_Exercise prompt_
Give back, exactly as written, the lines from the beginning of the listing through the one that contains "return barrel".

_Data lines_
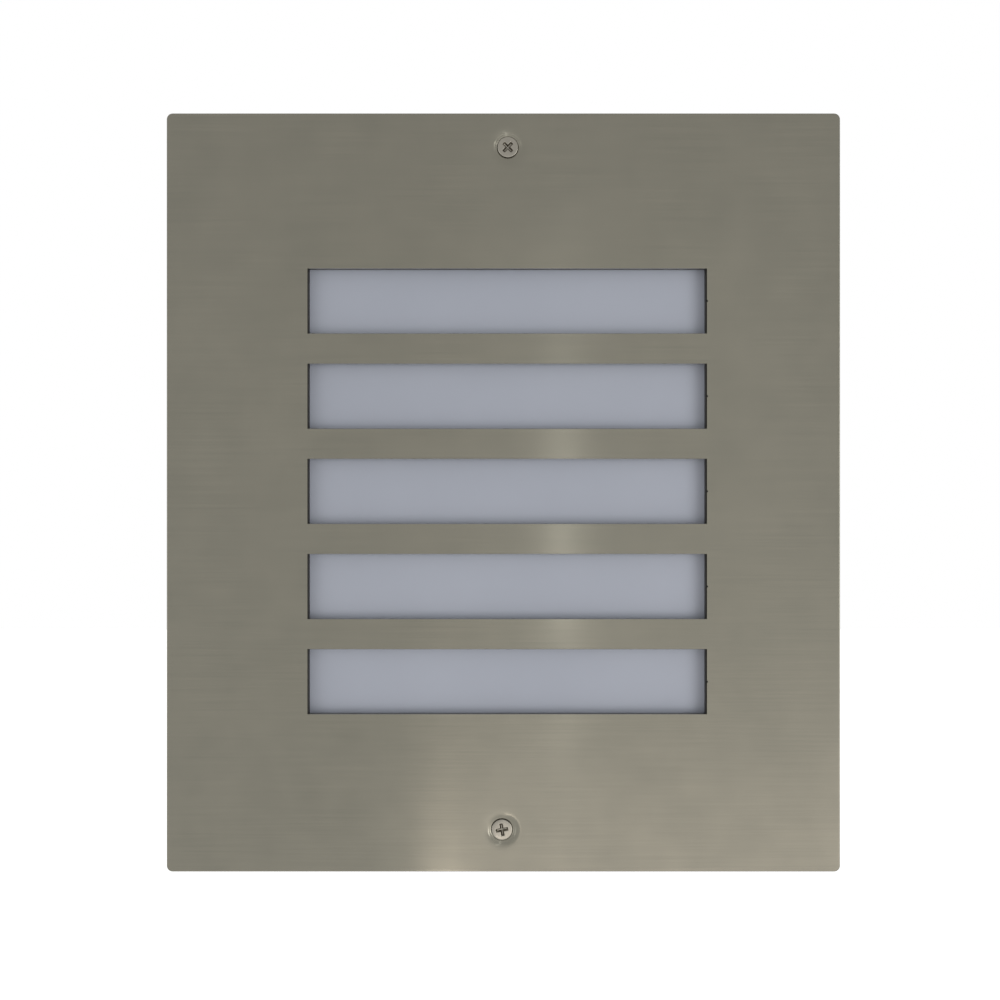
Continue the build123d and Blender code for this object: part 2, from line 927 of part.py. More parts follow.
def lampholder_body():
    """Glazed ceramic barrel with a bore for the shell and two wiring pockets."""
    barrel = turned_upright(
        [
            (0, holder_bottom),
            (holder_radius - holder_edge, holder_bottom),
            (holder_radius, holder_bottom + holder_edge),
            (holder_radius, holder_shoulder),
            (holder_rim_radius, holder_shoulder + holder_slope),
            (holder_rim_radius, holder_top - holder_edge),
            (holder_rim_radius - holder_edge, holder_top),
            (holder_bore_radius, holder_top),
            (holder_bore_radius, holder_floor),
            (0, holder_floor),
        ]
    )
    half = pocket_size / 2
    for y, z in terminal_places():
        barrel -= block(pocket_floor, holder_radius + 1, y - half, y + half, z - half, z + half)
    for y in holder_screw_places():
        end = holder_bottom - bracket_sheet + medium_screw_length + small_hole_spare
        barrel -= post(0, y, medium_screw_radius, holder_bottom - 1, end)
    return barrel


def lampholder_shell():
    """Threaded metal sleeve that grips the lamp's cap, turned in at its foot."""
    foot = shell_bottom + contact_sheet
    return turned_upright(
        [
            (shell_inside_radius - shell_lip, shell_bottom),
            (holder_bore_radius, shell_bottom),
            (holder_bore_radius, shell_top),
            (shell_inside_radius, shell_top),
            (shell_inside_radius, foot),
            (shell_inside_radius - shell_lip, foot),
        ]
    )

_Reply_
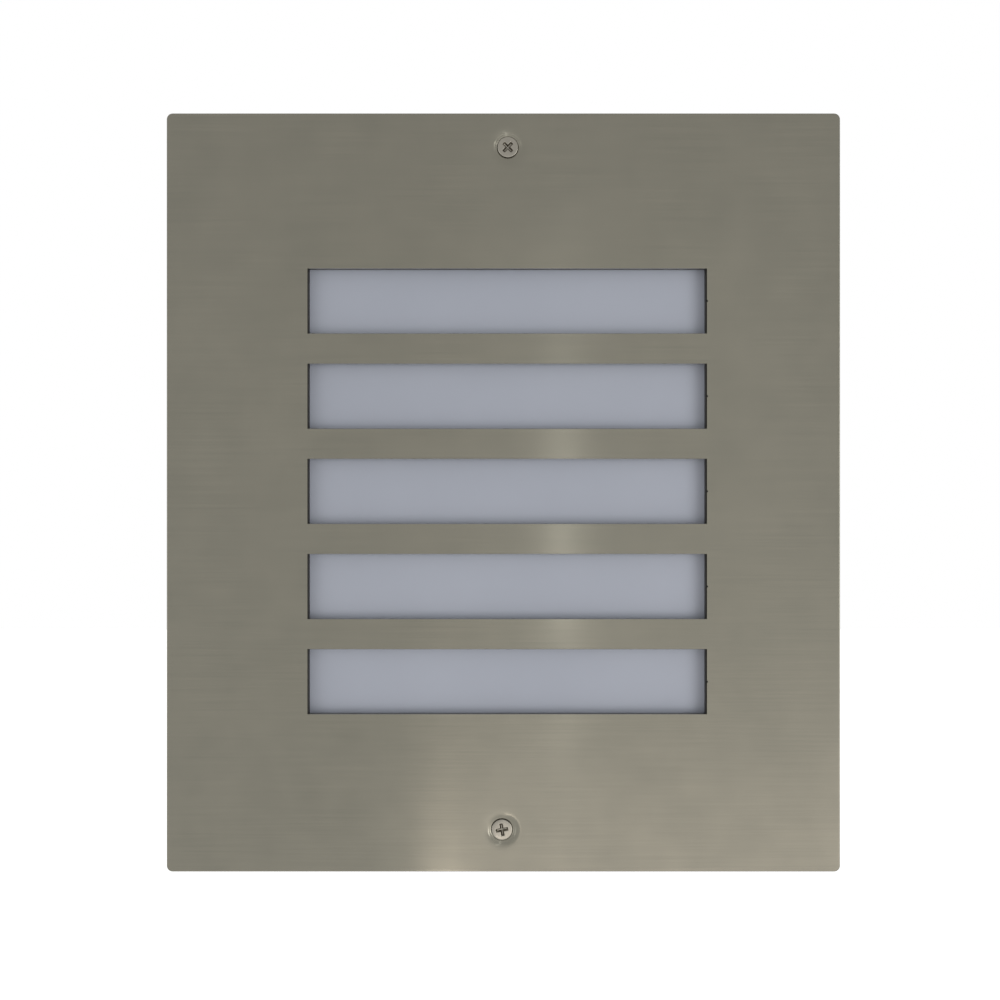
Continue the build123d and Blender code for this object: part 2, from line 927 of part.py. More parts follow.
def lampholder_body():
    """Glazed ceramic barrel with a bore for the shell and two wiring pockets."""
    barrel = turned_upright(
        [
            (0, holder_bottom),
            (holder_radius - holder_edge, holder_bottom),
            (holder_radius, holder_bottom + holder_edge),
            (holder_radius, holder_shoulder),
            (holder_rim_radius, holder_shoulder + holder_slope),
            (holder_rim_radius, holder_top - holder_edge),
            (holder_rim_radius - holder_edge, holder_top),
            (holder_bore_radius, holder_top),
            (holder_bore_radius, holder_floor),
            (0, holder_floor),
        ]
    )
    half = pocket_size / 2
    for y, z in terminal_places():
        barrel -= block(pocket_floor, holder_radius + 1, y - half, y + half, z - half, z + half)
    for y in holder_screw_places():
        end = holder_bottom - bracket_sheet + medium_screw_length + small_hole_spare
        barrel -= post(0, y, medium_screw_radius, holder_bottom - 1, end)
    return barrel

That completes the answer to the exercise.